— begin —

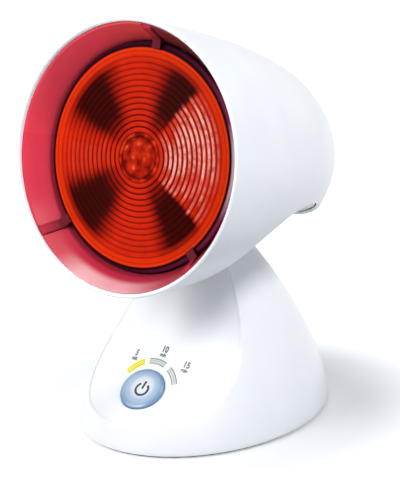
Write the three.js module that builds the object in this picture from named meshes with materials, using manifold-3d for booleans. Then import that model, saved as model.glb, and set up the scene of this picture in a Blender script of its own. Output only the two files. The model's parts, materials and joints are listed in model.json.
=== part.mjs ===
// Infrared heat therapy lamp: a round shade with a pressed-glass lamp tilts on a bell-shaped stand.
// Millimetres, +Z up, the lamp shines towards -Y, the origin is on the floor under the middle.

import * as THREE from 'three';
import { mergeVertices } from 'three/addons/utils/BufferGeometryUtils.js';
import Module from 'manifold-3d';

const wasm = await Module();
wasm.setup();

const degree = Math.PI / 180;
const turn = 2 * Math.PI;

// Clearances and overruns
const gap = 0.3; // between pieces that rest on each other
const overrun = 2; // how far a cutting shape reaches past what it cuts
const weldDistance = 1e-4;

// Stand: a bell of elliptic sections, with a swept face cut into its front
const stand = {
  halfWidth: 60,
  halfDepth: 79.2,
  closeAbove: 28.3, // from the hinge up to where the bell would close
  powerShare: 1.55, // how the bell draws in towards its top
  ringPowerShare: 1.4, // how the rings crowd towards its foot
  leanShare: 0.027, // how far the bell's middle moves back for each step up
  centreBack: 0.9,
  wall: 2.5,
  cavityAbove: 10, // from the hinge up to the top of the hollow
  ribGap: 5.3, // half the space between the two ribs that carry the hinge
  ribThickness: 2.5,
  ribBelow: 16, // from the hinge down to the foot of the ribs
};

// Control panel: a face that sweeps up to the neck and is crowned from side to side
const panel = {
  slope: 38 * degree,
  buttonInset: 26.32, // from the front of the bell's foot back to the button
  buttonHeight: 27.27,
  sweepRadius: 97,
  sweepFade: 400,
  crownRadius: 131,
  crownGather: 88,
  thickness: 2.5,
  border: 1,
  upperEnd: 74,
  lowerReach: 46,
  upperReach: 124,
  sideRoom: 6,
  depthReach: 150,
};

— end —

*WHAT THE EXERCISE ASKS*: In the listing above, reproduce the first line and each one after it through the line that contains "const weldDistance = 1e-4;".

*EXERCISE RESPONSE*:
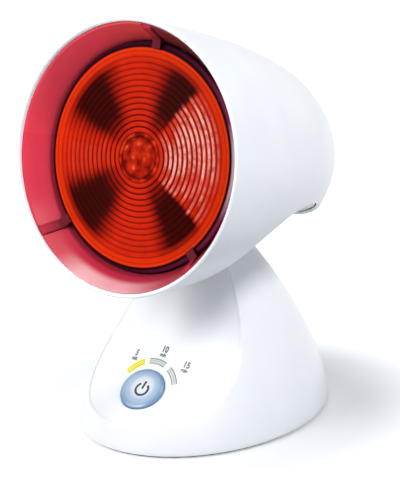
Write the three.js module that builds the object in this picture from named meshes with materials, using manifold-3d for booleans. Then import that model, saved as model.glb, and set up the scene of this picture in a Blender script of its own. Output only the two files. The model's parts, materials and joints are listed in model.json.
=== part.mjs ===
// Infrared heat therapy lamp: a round shade with a pressed-glass lamp tilts on a bell-shaped stand.
// Millimetres, +Z up, the lamp shines towards -Y, the origin is on the floor under the middle.

import * as THREE from 'three';
import { mergeVertices } from 'three/addons/utils/BufferGeometryUtils.js';
import Module from 'manifold-3d';

const wasm = await Module();
wasm.setup();

const degree = Math.PI / 180;
const turn = 2 * Math.PI;

// Clearances and overruns
const gap = 0.3; // between pieces that rest on each other
const overrun = 2; // how far a cutting shape reaches past what it cuts
const weldDistance = 1e-4;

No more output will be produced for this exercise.